_SHORT TASK_
Quote the lines exactly, starting with the line that contains "left_free_edge = -left_meeting_edge" and ending with the line that contains "obj.parent = None", and leave out all other lines.

_SOURCE EXCERPT_
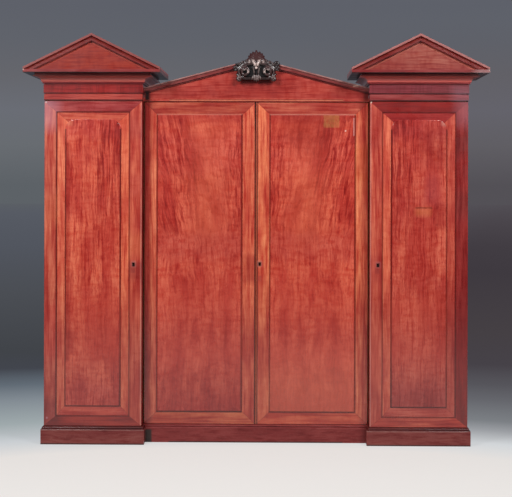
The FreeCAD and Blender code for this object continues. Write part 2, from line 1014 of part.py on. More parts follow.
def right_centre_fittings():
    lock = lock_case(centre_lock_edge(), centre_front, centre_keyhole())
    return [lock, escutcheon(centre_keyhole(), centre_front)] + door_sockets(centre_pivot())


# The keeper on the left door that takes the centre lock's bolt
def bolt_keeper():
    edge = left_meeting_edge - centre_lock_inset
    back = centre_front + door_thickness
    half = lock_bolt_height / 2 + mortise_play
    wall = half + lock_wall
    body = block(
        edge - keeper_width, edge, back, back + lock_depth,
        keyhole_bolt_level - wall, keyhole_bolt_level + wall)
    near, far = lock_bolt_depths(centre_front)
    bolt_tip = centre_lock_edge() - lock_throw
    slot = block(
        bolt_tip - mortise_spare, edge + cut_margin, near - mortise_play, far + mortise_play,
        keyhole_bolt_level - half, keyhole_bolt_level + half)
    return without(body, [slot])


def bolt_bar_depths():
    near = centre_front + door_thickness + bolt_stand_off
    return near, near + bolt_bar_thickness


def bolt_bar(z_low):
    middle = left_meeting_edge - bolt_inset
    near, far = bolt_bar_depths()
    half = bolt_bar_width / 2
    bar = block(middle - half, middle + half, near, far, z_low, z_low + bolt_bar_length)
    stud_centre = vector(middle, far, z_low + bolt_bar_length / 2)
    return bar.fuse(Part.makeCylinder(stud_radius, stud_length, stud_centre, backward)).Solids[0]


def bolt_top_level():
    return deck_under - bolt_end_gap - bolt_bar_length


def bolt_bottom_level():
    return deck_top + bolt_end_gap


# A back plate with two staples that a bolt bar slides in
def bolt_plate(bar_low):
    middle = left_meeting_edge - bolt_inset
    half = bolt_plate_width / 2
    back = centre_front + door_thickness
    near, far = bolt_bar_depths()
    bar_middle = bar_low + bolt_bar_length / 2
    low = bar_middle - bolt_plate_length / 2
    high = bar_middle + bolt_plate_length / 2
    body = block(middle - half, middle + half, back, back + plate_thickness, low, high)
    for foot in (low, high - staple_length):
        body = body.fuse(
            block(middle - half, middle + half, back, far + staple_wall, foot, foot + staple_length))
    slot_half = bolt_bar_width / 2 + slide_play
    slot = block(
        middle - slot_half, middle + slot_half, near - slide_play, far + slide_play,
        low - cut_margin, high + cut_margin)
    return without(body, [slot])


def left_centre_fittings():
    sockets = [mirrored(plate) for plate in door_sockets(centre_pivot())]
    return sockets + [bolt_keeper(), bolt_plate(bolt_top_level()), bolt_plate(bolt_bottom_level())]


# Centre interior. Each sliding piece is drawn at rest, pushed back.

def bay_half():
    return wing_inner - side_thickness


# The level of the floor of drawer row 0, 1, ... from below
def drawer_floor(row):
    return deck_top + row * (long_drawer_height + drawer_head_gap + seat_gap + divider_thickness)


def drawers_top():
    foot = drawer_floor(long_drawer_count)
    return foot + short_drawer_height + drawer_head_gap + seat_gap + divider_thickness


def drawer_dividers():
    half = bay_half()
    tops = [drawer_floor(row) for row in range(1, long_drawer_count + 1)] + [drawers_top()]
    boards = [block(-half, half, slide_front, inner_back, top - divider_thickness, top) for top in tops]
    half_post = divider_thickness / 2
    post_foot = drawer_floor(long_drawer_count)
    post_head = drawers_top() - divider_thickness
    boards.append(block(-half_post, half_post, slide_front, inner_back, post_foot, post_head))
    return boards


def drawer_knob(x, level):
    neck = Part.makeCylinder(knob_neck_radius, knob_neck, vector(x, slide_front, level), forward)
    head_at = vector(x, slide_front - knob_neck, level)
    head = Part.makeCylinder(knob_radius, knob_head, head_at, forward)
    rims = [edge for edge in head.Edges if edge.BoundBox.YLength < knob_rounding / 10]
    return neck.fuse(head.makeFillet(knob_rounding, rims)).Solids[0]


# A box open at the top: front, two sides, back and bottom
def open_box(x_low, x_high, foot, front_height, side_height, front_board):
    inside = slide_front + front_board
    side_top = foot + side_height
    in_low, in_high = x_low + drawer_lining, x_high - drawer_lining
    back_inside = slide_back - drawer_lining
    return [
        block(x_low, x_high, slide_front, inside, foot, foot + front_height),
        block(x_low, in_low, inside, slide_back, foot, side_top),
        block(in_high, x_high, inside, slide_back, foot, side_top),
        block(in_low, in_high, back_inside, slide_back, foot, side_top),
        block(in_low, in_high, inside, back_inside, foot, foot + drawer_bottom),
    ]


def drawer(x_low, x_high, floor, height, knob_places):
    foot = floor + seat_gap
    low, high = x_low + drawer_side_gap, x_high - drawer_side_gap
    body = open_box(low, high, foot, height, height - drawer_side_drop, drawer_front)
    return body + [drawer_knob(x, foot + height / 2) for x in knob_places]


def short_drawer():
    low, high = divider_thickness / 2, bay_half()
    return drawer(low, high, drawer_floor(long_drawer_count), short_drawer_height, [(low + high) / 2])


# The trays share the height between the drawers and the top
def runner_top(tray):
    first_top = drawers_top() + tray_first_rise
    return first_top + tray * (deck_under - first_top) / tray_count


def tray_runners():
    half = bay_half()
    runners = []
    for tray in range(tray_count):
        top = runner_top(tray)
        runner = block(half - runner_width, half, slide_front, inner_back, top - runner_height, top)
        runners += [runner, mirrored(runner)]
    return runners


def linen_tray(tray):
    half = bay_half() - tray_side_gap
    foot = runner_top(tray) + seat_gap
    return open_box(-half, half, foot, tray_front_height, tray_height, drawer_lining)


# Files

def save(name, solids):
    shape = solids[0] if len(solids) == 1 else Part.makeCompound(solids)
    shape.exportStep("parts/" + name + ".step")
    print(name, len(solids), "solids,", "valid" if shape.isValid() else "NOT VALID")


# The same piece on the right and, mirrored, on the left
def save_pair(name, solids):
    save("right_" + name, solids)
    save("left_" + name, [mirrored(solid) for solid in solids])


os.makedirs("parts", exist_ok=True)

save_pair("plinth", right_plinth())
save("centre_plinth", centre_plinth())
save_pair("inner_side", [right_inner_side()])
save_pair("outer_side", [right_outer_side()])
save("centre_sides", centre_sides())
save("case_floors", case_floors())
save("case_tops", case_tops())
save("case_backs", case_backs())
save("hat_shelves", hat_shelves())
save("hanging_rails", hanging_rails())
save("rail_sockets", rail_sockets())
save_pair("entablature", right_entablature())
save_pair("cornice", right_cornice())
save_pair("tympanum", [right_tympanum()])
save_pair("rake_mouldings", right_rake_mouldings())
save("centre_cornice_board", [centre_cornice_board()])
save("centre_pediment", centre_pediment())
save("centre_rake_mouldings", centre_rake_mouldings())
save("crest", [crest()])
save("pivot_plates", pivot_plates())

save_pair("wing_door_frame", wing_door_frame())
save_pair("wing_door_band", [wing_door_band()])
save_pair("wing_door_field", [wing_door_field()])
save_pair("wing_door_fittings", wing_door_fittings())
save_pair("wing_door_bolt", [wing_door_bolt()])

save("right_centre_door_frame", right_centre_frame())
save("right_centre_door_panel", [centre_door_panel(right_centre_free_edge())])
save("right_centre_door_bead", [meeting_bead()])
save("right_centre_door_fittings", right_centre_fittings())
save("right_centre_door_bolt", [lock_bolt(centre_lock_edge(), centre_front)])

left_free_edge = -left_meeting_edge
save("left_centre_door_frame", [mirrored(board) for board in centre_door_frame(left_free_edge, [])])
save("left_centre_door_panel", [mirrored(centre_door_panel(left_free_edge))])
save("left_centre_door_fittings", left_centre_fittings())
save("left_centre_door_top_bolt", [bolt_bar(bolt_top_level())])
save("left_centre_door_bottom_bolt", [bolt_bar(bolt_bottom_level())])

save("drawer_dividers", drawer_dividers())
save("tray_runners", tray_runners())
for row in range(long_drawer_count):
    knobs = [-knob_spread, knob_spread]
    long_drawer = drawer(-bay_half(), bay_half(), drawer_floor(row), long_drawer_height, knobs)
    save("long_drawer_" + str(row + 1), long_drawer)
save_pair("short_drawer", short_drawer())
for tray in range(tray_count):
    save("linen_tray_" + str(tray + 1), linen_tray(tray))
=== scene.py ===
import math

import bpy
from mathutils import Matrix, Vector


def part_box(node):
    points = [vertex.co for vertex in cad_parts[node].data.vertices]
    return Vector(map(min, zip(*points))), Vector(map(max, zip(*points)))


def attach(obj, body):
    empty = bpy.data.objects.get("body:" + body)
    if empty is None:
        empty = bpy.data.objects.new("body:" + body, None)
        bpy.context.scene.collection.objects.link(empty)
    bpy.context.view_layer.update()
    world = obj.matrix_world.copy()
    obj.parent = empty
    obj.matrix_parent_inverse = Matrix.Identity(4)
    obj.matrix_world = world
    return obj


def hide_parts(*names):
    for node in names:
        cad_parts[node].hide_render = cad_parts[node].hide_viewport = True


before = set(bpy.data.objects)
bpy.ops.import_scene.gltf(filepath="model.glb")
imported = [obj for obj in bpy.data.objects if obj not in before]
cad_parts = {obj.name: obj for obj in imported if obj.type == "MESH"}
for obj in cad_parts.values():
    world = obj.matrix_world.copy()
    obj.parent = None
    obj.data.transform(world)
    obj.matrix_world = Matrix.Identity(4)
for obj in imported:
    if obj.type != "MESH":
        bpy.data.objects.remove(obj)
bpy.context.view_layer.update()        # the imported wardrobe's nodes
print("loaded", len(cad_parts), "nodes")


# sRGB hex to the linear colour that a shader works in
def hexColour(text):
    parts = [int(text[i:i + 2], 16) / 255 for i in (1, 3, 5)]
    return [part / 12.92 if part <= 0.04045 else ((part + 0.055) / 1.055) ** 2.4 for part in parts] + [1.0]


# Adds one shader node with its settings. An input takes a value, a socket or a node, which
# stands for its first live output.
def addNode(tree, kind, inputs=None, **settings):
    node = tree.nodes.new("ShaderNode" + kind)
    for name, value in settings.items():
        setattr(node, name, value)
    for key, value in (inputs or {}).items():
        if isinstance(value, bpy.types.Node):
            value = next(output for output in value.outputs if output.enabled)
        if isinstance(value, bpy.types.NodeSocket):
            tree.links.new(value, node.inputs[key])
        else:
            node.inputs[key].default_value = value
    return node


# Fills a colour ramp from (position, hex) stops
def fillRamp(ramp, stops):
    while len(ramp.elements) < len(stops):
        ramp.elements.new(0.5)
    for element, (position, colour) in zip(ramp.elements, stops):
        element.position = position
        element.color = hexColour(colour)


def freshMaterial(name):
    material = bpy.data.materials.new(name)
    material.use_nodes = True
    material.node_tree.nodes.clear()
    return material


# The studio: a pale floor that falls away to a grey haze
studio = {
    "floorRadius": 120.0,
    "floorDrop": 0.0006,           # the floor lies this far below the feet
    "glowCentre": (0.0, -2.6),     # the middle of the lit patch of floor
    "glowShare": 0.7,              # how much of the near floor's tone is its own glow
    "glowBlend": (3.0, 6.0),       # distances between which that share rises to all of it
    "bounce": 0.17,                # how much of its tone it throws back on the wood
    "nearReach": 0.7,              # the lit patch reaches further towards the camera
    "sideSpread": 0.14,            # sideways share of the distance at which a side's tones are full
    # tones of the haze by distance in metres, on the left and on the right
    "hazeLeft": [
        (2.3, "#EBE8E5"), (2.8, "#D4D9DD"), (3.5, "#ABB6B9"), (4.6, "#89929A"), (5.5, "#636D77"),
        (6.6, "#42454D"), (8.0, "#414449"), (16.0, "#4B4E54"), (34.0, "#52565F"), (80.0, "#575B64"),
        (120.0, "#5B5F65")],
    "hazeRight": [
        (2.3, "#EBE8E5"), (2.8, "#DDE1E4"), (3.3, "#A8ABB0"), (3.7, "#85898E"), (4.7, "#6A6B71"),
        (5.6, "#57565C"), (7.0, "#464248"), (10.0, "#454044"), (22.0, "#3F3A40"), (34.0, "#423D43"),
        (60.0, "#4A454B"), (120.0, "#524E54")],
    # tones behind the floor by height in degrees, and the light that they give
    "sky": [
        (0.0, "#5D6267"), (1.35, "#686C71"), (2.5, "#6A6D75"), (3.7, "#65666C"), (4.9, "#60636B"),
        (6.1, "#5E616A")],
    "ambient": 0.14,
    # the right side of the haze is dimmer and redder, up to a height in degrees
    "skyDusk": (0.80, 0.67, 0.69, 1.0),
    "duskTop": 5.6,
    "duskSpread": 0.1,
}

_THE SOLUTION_
left_free_edge = -left_meeting_edge
save("left_centre_door_frame", [mirrored(board) for board in centre_door_frame(left_free_edge, [])])
save("left_centre_door_panel", [mirrored(centre_door_panel(left_free_edge))])
save("left_centre_door_fittings", left_centre_fittings())
save("left_centre_door_top_bolt", [bolt_bar(bolt_top_level())])
save("left_centre_door_bottom_bolt", [bolt_bar(bolt_bottom_level())])

save("drawer_dividers", drawer_dividers())
save("tray_runners", tray_runners())
for row in range(long_drawer_count):
    knobs = [-knob_spread, knob_spread]
    long_drawer = drawer(-bay_half(), bay_half(), drawer_floor(row), long_drawer_height, knobs)
    save("long_drawer_" + str(row + 1), long_drawer)
save_pair("short_drawer", short_drawer())
for tray in range(tray_count):
    save("linen_tray_" + str(tray + 1), linen_tray(tray))
=== scene.py ===
import math

import bpy
from mathutils import Matrix, Vector


def part_box(node):
    points = [vertex.co for vertex in cad_parts[node].data.vertices]
    return Vector(map(min, zip(*points))), Vector(map(max, zip(*points)))


def attach(obj, body):
    empty = bpy.data.objects.get("body:" + body)
    if empty is None:
        empty = bpy.data.objects.new("body:" + body, None)
        bpy.context.scene.collection.objects.link(empty)
    bpy.context.view_layer.update()
    world = obj.matrix_world.copy()
    obj.parent = empty
    obj.matrix_parent_inverse = Matrix.Identity(4)
    obj.matrix_world = world
    return obj


def hide_parts(*names):
    for node in names:
        cad_parts[node].hide_render = cad_parts[node].hide_viewport = True


before = set(bpy.data.objects)
bpy.ops.import_scene.gltf(filepath="model.glb")
imported = [obj for obj in bpy.data.objects if obj not in before]
cad_parts = {obj.name: obj for obj in imported if obj.type == "MESH"}
for obj in cad_parts.values():
    world = obj.matrix_world.copy()
    obj.parent = None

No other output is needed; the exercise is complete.